* **Given task**: Reproduce the listing below verbatim.

* **Information provided**:

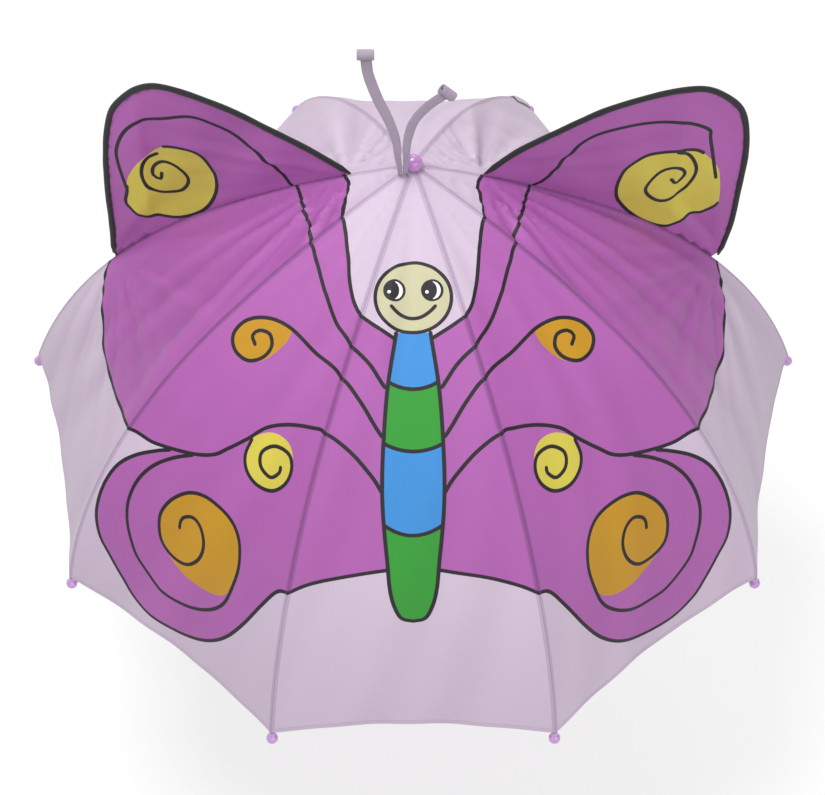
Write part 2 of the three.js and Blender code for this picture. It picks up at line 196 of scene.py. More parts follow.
# The discs inside an eye: ink, shift across, shift down, half width, half height, corners.
EYE_DISCS = [("white", 0.7, 0, 5.3, 6.6, 36), ("ink", -2.2, 0, 5.6, 7.2, 36),
             ("white", -3.8, 1.2, 1.3, 1.3, 12)]
SMILE = {"s": 111, "width": 15.5, "drop": 9.5}
LINE_WIDTH = 2.9
HEAD_LINE = 2.6
SMILE_LINE = 2.7


def smooth(points, closed=False, step=2.6, polar=True):
    """A curve through the points, with a point about every step millimetres. Polar ones are (way, s)."""
    p = np.array(points, float)
    ends = (p[-1:], p[:2]) if closed else ([2 * p[0] - p[1]], [2 * p[-1] - p[-2]])
    p = np.concatenate([ends[0], p, ends[1]])
    curve = []
    for a, b, c, d in zip(p, p[1:], p[2:], p[3:]):
        across = c[0] - b[0]
        if polar:
            across = np.radians(across) * np.interp((b[1] + c[1]) / 2, ARC, LINES[0][0])
        n = max(1, round(math.hypot(across, c[1] - b[1]) / step))
        t = (np.arange(n) / n)[:, None]
        curve.append(0.5 * (2 * b + (c - a) * t + (2 * a - 5 * b + 4 * c - d) * t**2
                            + (3 * b - a - 3 * c + d) * t**3))
    return np.concatenate(curve if closed else curve + [p[-2:-1]])


def mirrored(points):
    return np.array(points, float) * [-1, 1]


def front_way(x, s):
    """The direction of a point x beside the front gore's middle line."""
    return way_of(COUNT - 1, x, s)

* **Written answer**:
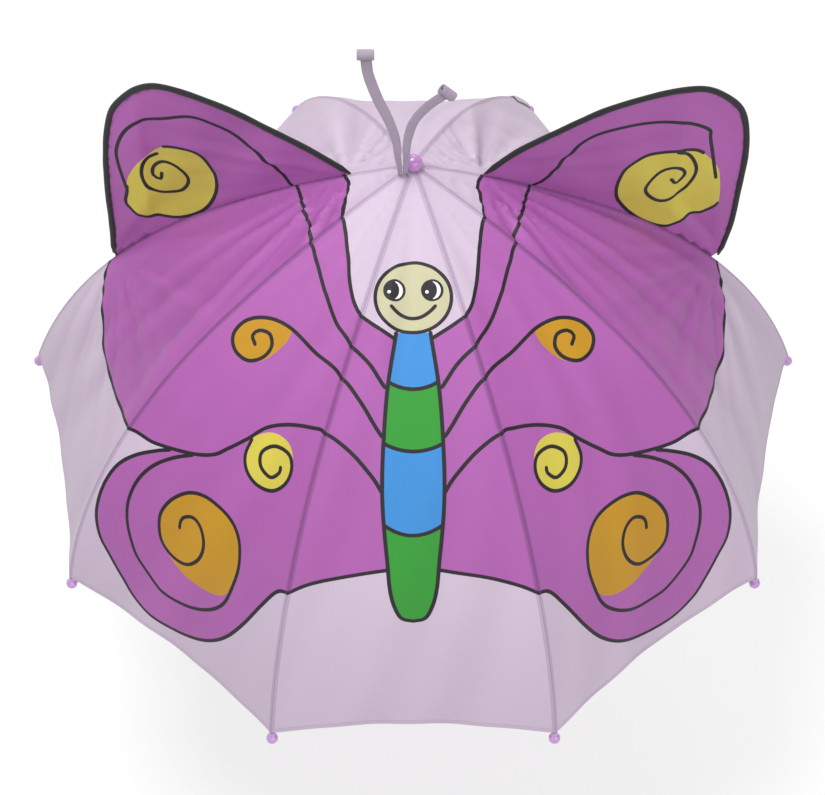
Write part 2 of the three.js and Blender code for this picture. It picks up at line 196 of scene.py. More parts follow.
# The discs inside an eye: ink, shift across, shift down, half width, half height, corners.
EYE_DISCS = [("white", 0.7, 0, 5.3, 6.6, 36), ("ink", -2.2, 0, 5.6, 7.2, 36),
             ("white", -3.8, 1.2, 1.3, 1.3, 12)]
SMILE = {"s": 111, "width": 15.5, "drop": 9.5}
LINE_WIDTH = 2.9
HEAD_LINE = 2.6
SMILE_LINE = 2.7


def smooth(points, closed=False, step=2.6, polar=True):
    """A curve through the points, with a point about every step millimetres. Polar ones are (way, s)."""
    p = np.array(points, float)
    ends = (p[-1:], p[:2]) if closed else ([2 * p[0] - p[1]], [2 * p[-1] - p[-2]])
    p = np.concatenate([ends[0], p, ends[1]])
    curve = []
    for a, b, c, d in zip(p, p[1:], p[2:], p[3:]):
        across = c[0] - b[0]
        if polar:
            across = np.radians(across) * np.interp((b[1] + c[1]) / 2, ARC, LINES[0][0])
        n = max(1, round(math.hypot(across, c[1] - b[1]) / step))
        t = (np.arange(n) / n)[:, None]
        curve.append(0.5 * (2 * b + (c - a) * t + (2 * a - 5 * b + 4 * c - d) * t**2
                            + (3 * b - a - 3 * c + d) * t**3))
    return np.concatenate(curve if closed else curve + [p[-2:-1]])


def mirrored(points):
    return np.array(points, float) * [-1, 1]


def front_way(x, s):
    """The direction of a point x beside the front gore's middle line."""
    return way_of(COUNT - 1, x, s)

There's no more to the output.